EXERCISE:
Set down the listing below verbatim, but only from its first line through the line containing "lengths are in mm.".

--- Start of INFORMATION SHOWN ---

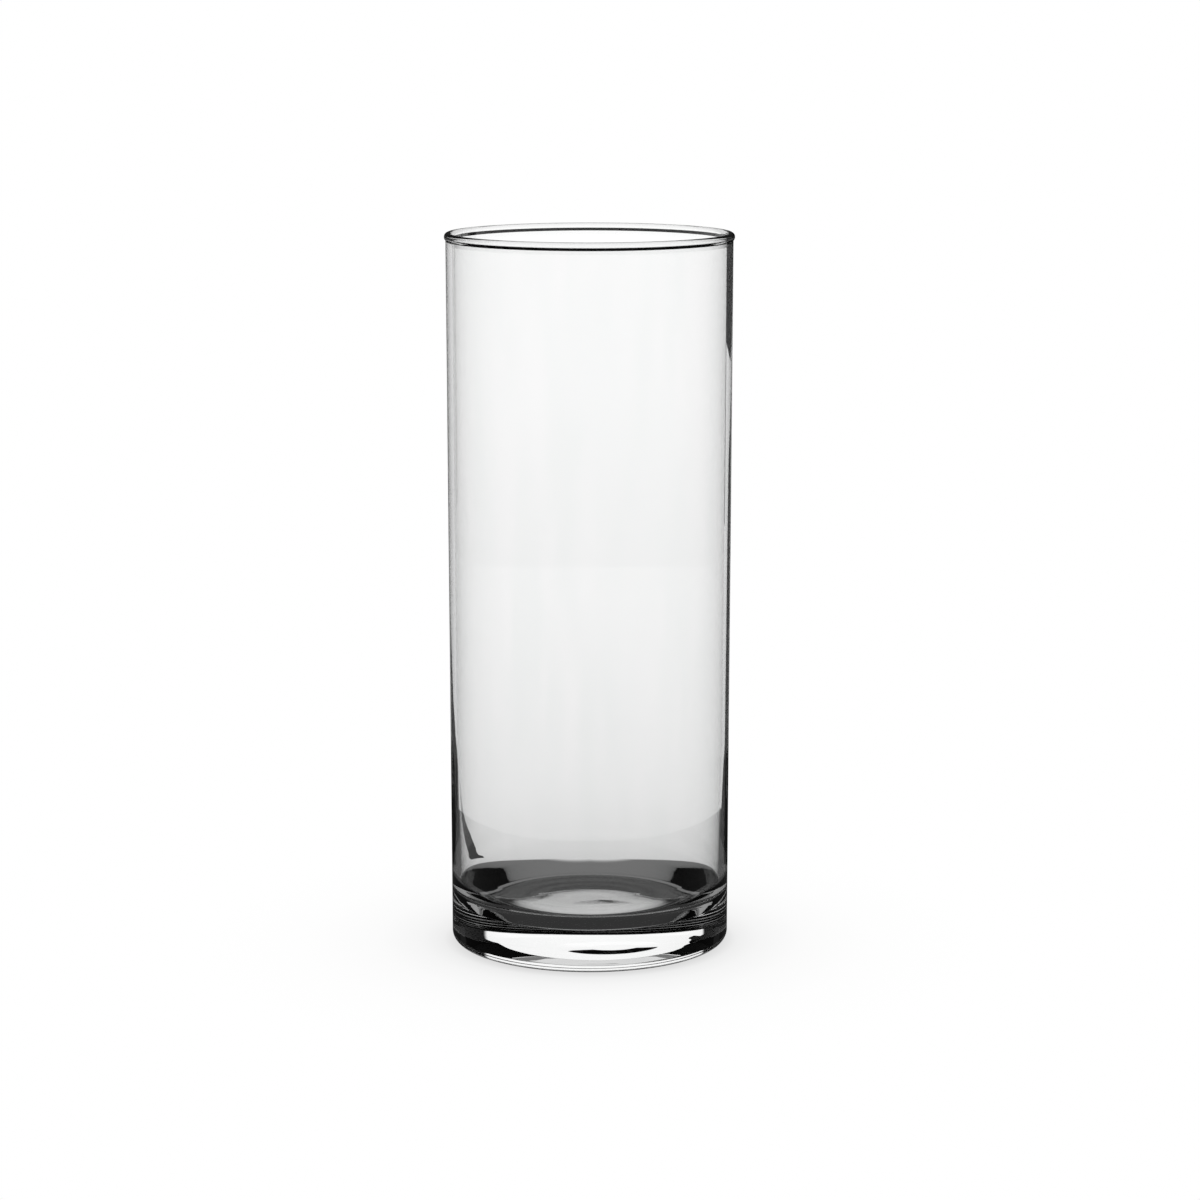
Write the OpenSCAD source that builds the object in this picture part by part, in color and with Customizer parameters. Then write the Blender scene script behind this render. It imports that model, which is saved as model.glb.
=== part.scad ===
// Glass cylinder vase: one blown vessel of clear glass with a fire-polished rim and a thick base.
// The vessel is drawn as three zones that meet face to face: the rim, the wall and the base.
// +Z is up, the origin is the centre of the ring that the vase stands on, and lengths are in mm.

/* [Size] */
// Height from the table to the top of the rim
vase_h = 250; // [180:5:320]
// Diameter across the rim bead, the widest point
rim_d = 100; // [90:1:130]
// How much narrower the outside of the wall is at the foot than under the rim
taper = 1.5; // [0.2:0.1:4]

/* [Rim] */
// How far the rim bead stands out beyond the wall
bead_out = 0.5; // [0.2:0.1:1.2]
// How far the rim bead stands in beyond the wall
bead_in = 0.1; // [0.1:0.1:0.6]

/* [Wall] */
// Thickness of the wall under the rim
wall_t = 2.2; // [1.8:0.1:3]
// Thickness of the wall where it meets the base
wall_low_t = 2.9; // [2.5:0.1:4]
// Height of the stretch over which the wall thickens towards the base
thicken_h = 50; // [20:5:80]

/* [Base] */
// Height of the inside floor above the table
floor_h = 13.2; // [8:0.2:22]
// Radius between the inside floor and the wall
fillet_r = 9; // [5:1:18]
// Radius of the outside edge at the foot
heel_r = 3.6; // [2:0.2:5]
// Diameter of the hollow under the base, inside the ring that the vase stands on
punt_d = 71; // [54:1:72]
// Diameter of the flat middle of that hollow
punt_flat_d = 47; // [20:1:50]
// Height of the hollow under the base
punt_h = 0.7; // [0.3:0.1:3]

/* [Hidden] */
$fn = 180;
glass = [0.82, 0.88, 0.88, 0.45];
neck_h = 2.6;            // straight glass between the wall zone and the middle of the bead
land_h = 2.5;            // straight inside wall between the fillet and the wall zone
bead_t = wall_t + bead_out + bead_in;
bead_r = rim_d / 2 - bead_t / 2;
bead_z = vase_h - bead_t / 2;
rim_z = bead_z - neck_h;
mouth_r = rim_d / 2 - bead_out;
foot_r = mouth_r - taper / 2;
base_h = floor_h + fillet_r + land_h;
inside_r = foot_r - wall_low_t;
fillet_x = inside_r - fillet_r;

// Outside radius of the wall at a height, from the foot to the mouth
function wall_r(z) = foot_r + (mouth_r - foot_r) * (z - base_h) / (rim_z - base_h);

// The bead of the mouth and the short neck that carries it
module rim() {
    color(glass)
        rotate_extrude()
            union() {
                translate([mouth_r - wall_t, rim_z])
                    square([wall_t, neck_h]);
                translate([bead_r, bead_z])
                    circle(bead_t / 2);
            }
}

// The tall wall, slightly wider at the top and thicker near the base
module wall() {
    thick_z = base_h + thicken_h;
    color(glass)
        rotate_extrude()
            polygon([
                [foot_r, base_h],
                [mouth_r, rim_z],
                [mouth_r - wall_t, rim_z],
                [wall_r(thick_z) - wall_t, thick_z],
                [inside_r, base_h]
            ]);
}

// Outline of the base before it is hollowed, with its rounded heel
module base_block() {
    translate([0, heel_r])
        square([foot_r, base_h - heel_r]);
    square([foot_r - heel_r, heel_r]);
    translate([foot_r - heel_r, heel_r])
        circle(heel_r);
}

// Outline of the inside: a flat floor, the fillet and the foot of the straight wall
module base_hollow() {
    translate([-1, floor_h + fillet_r])
        square([inside_r + 1, base_h]);
    translate([-1, floor_h])
        square([fillet_x + 1, base_h]);
    translate([fillet_x, floor_h + fillet_r])
        circle(fillet_r);
}

// Outline of the shallow hollow underneath: flat in the middle, sloping down to the standing ring
module base_recess() {
    polygon([
        [-1, -punt_h],
        [punt_d - punt_flat_d / 2, -punt_h],
        [punt_flat_d / 2, punt_h],
        [-1, punt_h]
    ]);
}

// The thick base: inside floor and fillet above, heel, standing ring and hollow below
module base() {
    color(glass)
        rotate_extrude()
            difference() {
                base_block();
                base_hollow();
                base_recess();
            }
}

rim();
wall();
base();
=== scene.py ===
import math

import bmesh
import bpy
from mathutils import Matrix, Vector, noise


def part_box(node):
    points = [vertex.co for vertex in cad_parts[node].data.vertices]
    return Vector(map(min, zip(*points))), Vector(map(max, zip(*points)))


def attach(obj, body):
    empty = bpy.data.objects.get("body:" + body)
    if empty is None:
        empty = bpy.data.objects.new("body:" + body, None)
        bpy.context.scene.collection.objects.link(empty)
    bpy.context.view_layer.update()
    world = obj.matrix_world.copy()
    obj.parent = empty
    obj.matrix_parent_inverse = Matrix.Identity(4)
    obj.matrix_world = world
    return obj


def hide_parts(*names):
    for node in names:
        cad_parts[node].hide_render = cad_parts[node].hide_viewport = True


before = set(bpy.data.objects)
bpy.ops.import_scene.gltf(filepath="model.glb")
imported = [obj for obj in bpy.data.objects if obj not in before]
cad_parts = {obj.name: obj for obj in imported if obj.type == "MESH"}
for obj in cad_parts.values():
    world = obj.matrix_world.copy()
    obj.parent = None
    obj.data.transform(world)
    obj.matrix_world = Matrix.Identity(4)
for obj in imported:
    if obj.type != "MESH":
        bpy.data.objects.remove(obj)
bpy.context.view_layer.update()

# Clear glass cylinder vase: one lathe-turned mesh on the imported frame, in a studio for clear glass.
# Lengths are in metres. The camera looks along +Y.

MM = 0.001
rim_low, rim_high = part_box("rim")
base_low, base_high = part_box("base")

# Outside sizes, from the frame
HEIGHT = rim_high.z
RIM_R = (rim_high.x - rim_low.x) / 2
FOOT_R = (base_high.x - base_low.x) / 2

# Sizes of the glass that the frame's boxes don't show
BEAD_OUT = 0.5 * MM
BEAD_T = 2.8 * MM
WALL_T = 2.2 * MM
WALL_LOW_T = 2.9 * MM
THICKEN_H = 50 * MM
LAND_H = 7 * MM
FLOOR_H = 13.2 * MM
CROWN_H = 0.2 * MM
GROOVE_W = 3.5 * MM
GROOVE_H = 0.35 * MM
FILLET_W = 10 * MM
FILLET_H = 6.9 * MM
FILLET_R = 8.7 * MM
HEEL_R = 3.6 * MM
RING_R = 35.5 * MM
RECESS_R = 23.5 * MM
RECESS_H = 0.45 * MM
DIMPLE_R = 12.5 * MM
DIMPLE_FLAT_R = DIMPLE_R * 0.45
DIMPLE_H = 0.21 * MM
OFF_CENTRE = 6.5 * MM
UNDERSIDE_H = 2 * MM

# Radii that soften the section where two slopes meet
DIMPLE_SOFT = 30 * MM
RECESS_SOFT = 12 * MM
RING_SOFT = 16 * MM
HEEL_SOFT = 20 * MM
THICKEN_SOFT = 400 * MM
LAND_SOFT = 20 * MM
GROOVE_SOFT = 4 * MM
CROWN_SOFT = 8 * MM

# Faint rings on the inside floor, at their full height from RING_FULL_R outwards
RING_MARK = 0.05 * MM
RING_PITCH = 6 * MM
RING_FULL_R = 20 * MM

# Waviness: its size, its waves to the metre, and how much slower it changes upwards than round the vase.
# RIPPLE_SHIFT takes the ripple's waves from another part of the noise than the swell's.
SWELL = 0.03 * MM
SWELL_WAVES = 38
SWELL_DRAWN = 0.45
RIPPLE = 0.012 * MM
RIPPLE_WAVES = 150
RIPPLE_DRAWN = 0.6
RIPPLE_SHIFT = 3

# The waviness grows below WAVY_H, and fades inside CALM_R and towards the standing ring below CALM_H
WAVY_H = 45 * MM
CALM_R = 12 * MM
CALM_H = 6 * MM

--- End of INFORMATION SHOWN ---

SOLUTION:
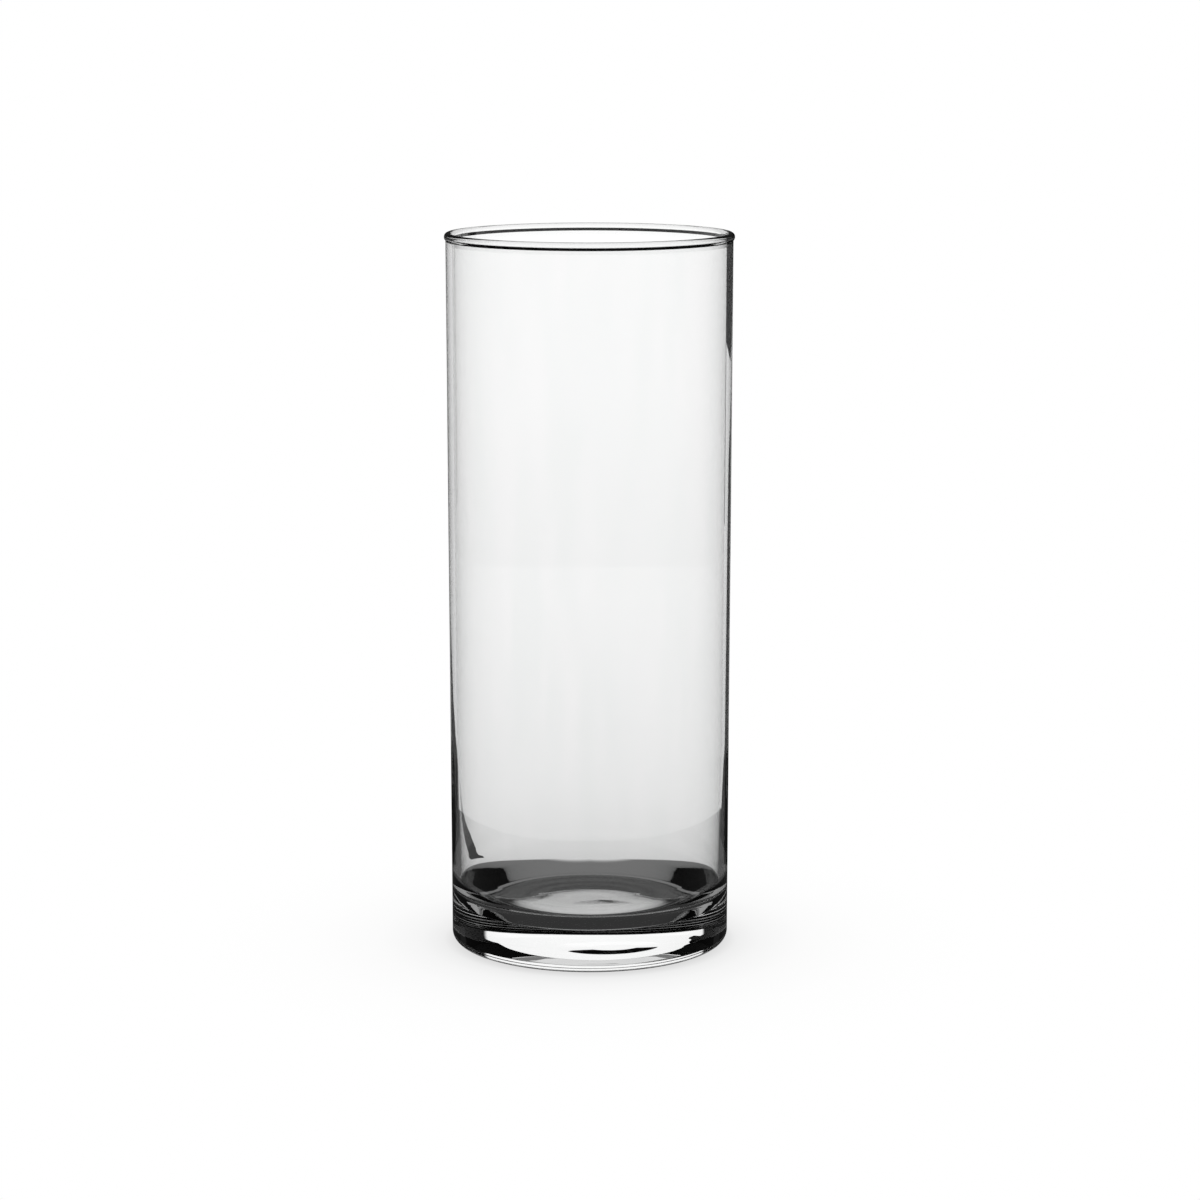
Write the OpenSCAD source that builds the object in this picture part by part, in color and with Customizer parameters. Then write the Blender scene script behind this render. It imports that model, which is saved as model.glb.
=== part.scad ===
// Glass cylinder vase: one blown vessel of clear glass with a fire-polished rim and a thick base.
// The vessel is drawn as three zones that meet face to face: the rim, the wall and the base.
// +Z is up, the origin is the centre of the ring that the vase stands on, and lengths are in mm.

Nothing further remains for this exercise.